At Haun’s Mill, a heroic pioneer woman, Amanda Smith, learned by faith how to do something beyond her abilities and the scientific knowledge of her time. On that terrible day in 1838, as the firing ceased and the mobsters left, she returned to the mill and saw her eldest son, Willard, carrying his seven-year-old brother, Alma. She cried, “Oh! my Alma is dead!”
“No, mother,” he said, “I think Alma is not dead. But father and brother Sardius are [dead]!” But there was no time for tears now. Alma’s entire hipbone was shot away. Amanda later recalled:
“Flesh, hip bone, joint and all had been ploughed out. … We laid little Alma on a bed in our tent and I examined the wound. It was a ghastly sight. I knew not what to do. … Yet was I there, all that long, dreadful night, with my dead and my wounded, and none but God as our physician and help. ‘Oh my Heavenly Father,’ I cried, ‘what shall I do? Thou seest my poor wounded boy and knowest my inexperience. Oh, Heavenly Father, direct me what to do!’ And then I was directed as by a voice speaking to me.
“… Our fire was still smouldering. … I was directed to take … ashes and make a lye and put a cloth saturated with it right into the wound. … Again and again I saturated the cloth and put it into the hole …, and each time mashed flesh and splinters of bone came away with the cloth; and the wound became as white as chicken’s flesh.

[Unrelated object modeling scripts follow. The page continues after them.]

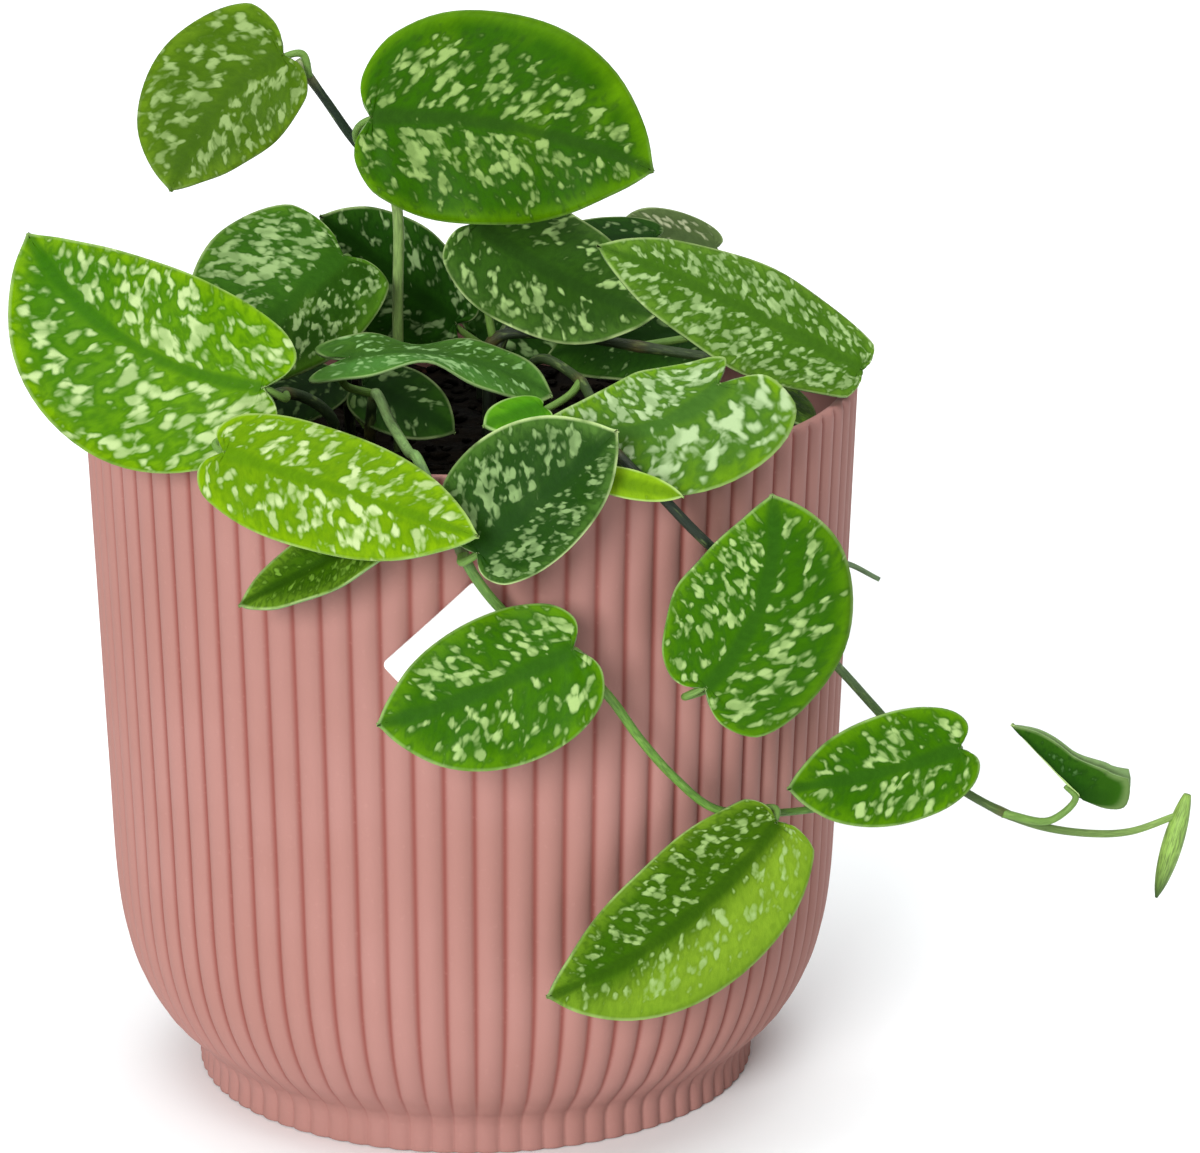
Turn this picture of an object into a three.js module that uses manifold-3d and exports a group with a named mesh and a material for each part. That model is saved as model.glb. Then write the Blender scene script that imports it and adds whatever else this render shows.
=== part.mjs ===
// Satin pothos (Scindapsus pictus) growing in a ribbed flower pot.
// Millimetres, +Z up. The origin is the middle of the pot's flat underside.
import * as THREE from 'three';
import { mergeVertices } from 'three/addons/utils/BufferGeometryUtils.js';
import Module from 'manifold-3d';

const wasm = await Module();
wasm.setup();

// ---- Driving dimensions -------------------------------------------------

const RIB_COUNT = 80;
const INNER_SIDES = 48;

// Outer face of the pot at the crest of a rib: [radius, height, depth of the ribs].
const POT_OUTSIDE = [
  [51.0, 0, 0.6], [50.9, 4.6, 0.6], [54.0, 8.6, 0.8], [58.6, 14, 1],
  [62.9, 23, 1.1], [65.3, 36, 1.1], [66.4, 60, 1.1], [69.0, 128, 1.1],
];
const RIM_TOP = 129;
const RIM_OUTER = 68.4;
const RIM_INNER = 66.8;

// Smooth inside of the pot, from the floor up.
const POT_INSIDE = [
  [45.0, 3], [47.0, 8], [54.0, 14.5], [59.5, 23], [62.2, 36], [63.6, 60], [66.4, 128],
];

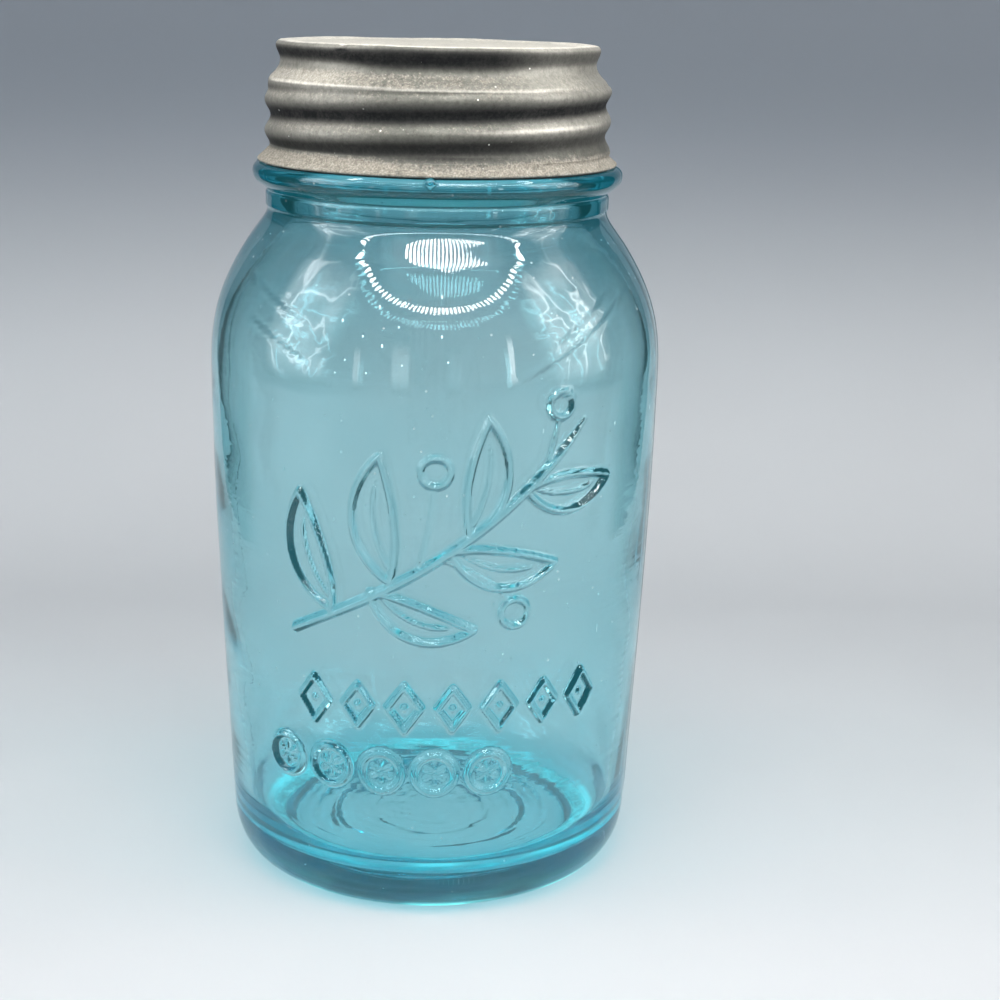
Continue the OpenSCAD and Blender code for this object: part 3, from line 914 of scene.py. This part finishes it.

“Having done as directed I again prayed to the Lord and was again instructed as distinctly as though a physician had been standing by speaking to me. Near by was a slippery-elm tree. From this I was told to make a … poultice and fill the wound with it. … The poultice was made, and the wound, which took fully a quarter of a yard of linen to cover, … was properly dressed. …
“I removed the wounded boy to a house … and dressed his hip; the Lord directing me as before. I was reminded that in my husband’s trunk there was a bottle of balsam. This I poured into the wound, greatly soothing Alma’s pain.
“‘Alma my child,’ I said, ‘you believe that the Lord made your hip?’
“‘Yes, mother.’
“‘Well, the Lord can make something there in the place of your hip, don’t you believe he can, Alma?’
“‘Do you think that the Lord can, mother?’ inquired the child, in his simplicity.
“‘Yes, my son,’ I replied, ‘he has showed it all to me in a vision.’
“Then I laid him comfortably on his face, and said: ‘Now you lay like that, and don’t move, and the Lord will make you another hip.’
“So Alma laid on his face for five weeks, until he was entirely recovered—a flexible gristle having grown in place of the missing joint and socket, which remains to this day a marvel to physicians. …
“It is now nearly forty years ago, but Alma has never been the least crippled during his life, and he has traveled quite a long period of the time as a missionary of the gospel and [is] a living miracle of the power of God.”
(President Faust shared this in April 2000 General Conference, source: “Amanda Smith,” in Andrew Jenson, comp., Historical Record, 9 vols. (1882–90), 5:84–86; paragraphing and punctuation altered.)